Strengthen your core and improve your people and products to reach their potential. In supply chain, there are endless opportunities to improve processes. Many of these initiatives are difficult to achieve without a solid foundation of WMS/TMS integration. Here are a few examples of how systems-to-system integration can drive visibility to improve your business:
- Shipping flexibility—Perfect information allows for optimal routing. Avoid unnecessary expedited or higher shipping costs with better and more timely flow of information. If you were aware that you could cut shipping costs 15 percent by consolidating orders and shipping three days per week, you could share that with your customer to entice them to specify fewer shipping appointments. You need good analysis to determine this, and strong systems and processes to enable this potential.

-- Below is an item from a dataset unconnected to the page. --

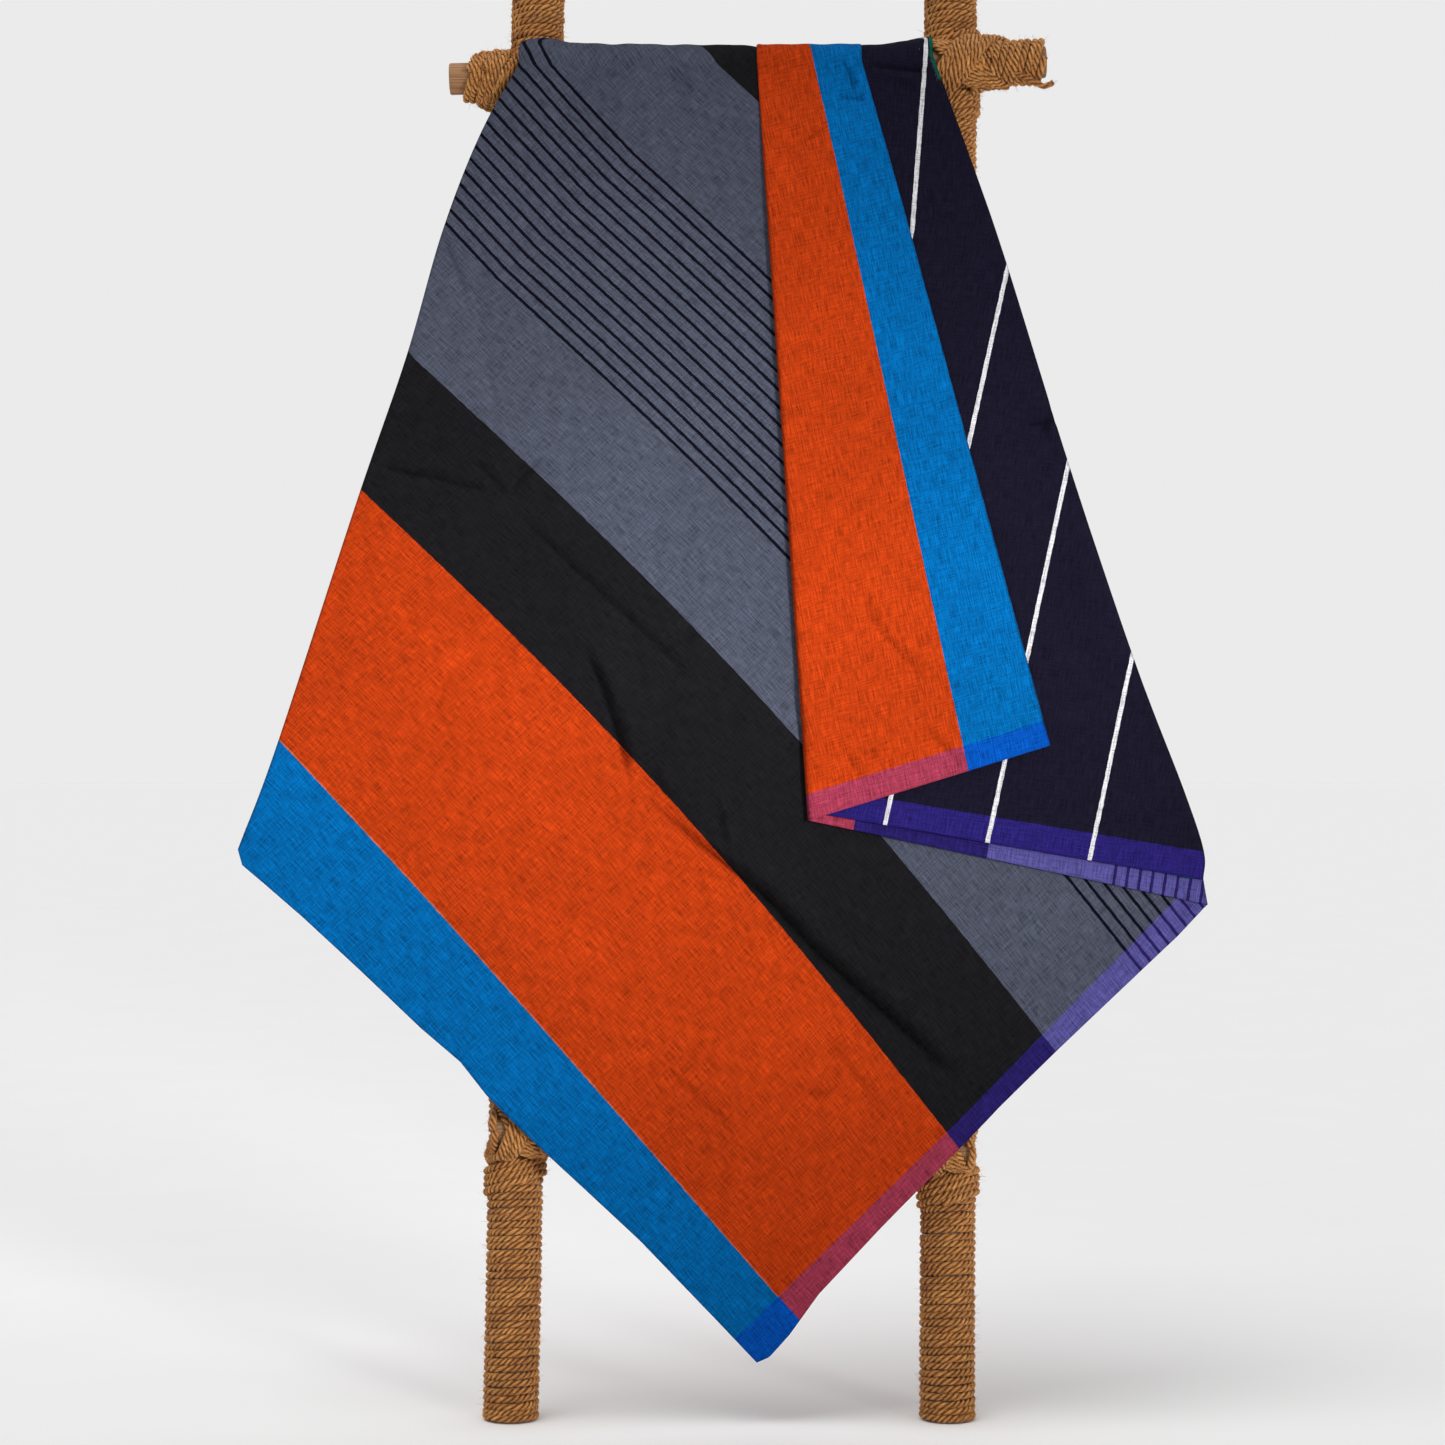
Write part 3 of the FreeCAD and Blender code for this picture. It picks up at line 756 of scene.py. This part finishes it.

- Effective cost analysis—Would you make different decisions if you understood the full supply chain costs to service your client? Mode shifting from LTL to parcel may look enticing until you see the additional costs to package your product and secure it from damage in a parcel network. Another example could be in freight consolidation. A direct truckload might seem optimal because a multi-stop could require picking product from two opposite ends of the building. However, if the joint cost of picking and cost reduction of consolidation nets a win for you and your customer, then optimum decisions can be made.
- Accurate customer order fulfillment expectations—End-to-end visibility of product inside your supply chain allows for better expectations of time to process, as well as any potential bottlenecks that could cause delay.
Ultimately, each organization needs to evaluate the specific use cases in their organization and estimate the value that will be created.
Not to be forgotten in the evaluation of systems integrations are the people and process components. No technology will work without a great team to understand the tools and ultimately drive the anticipated value. Without a team to develop sound and repeatable processes, sustainable systems are unlikely to be forged.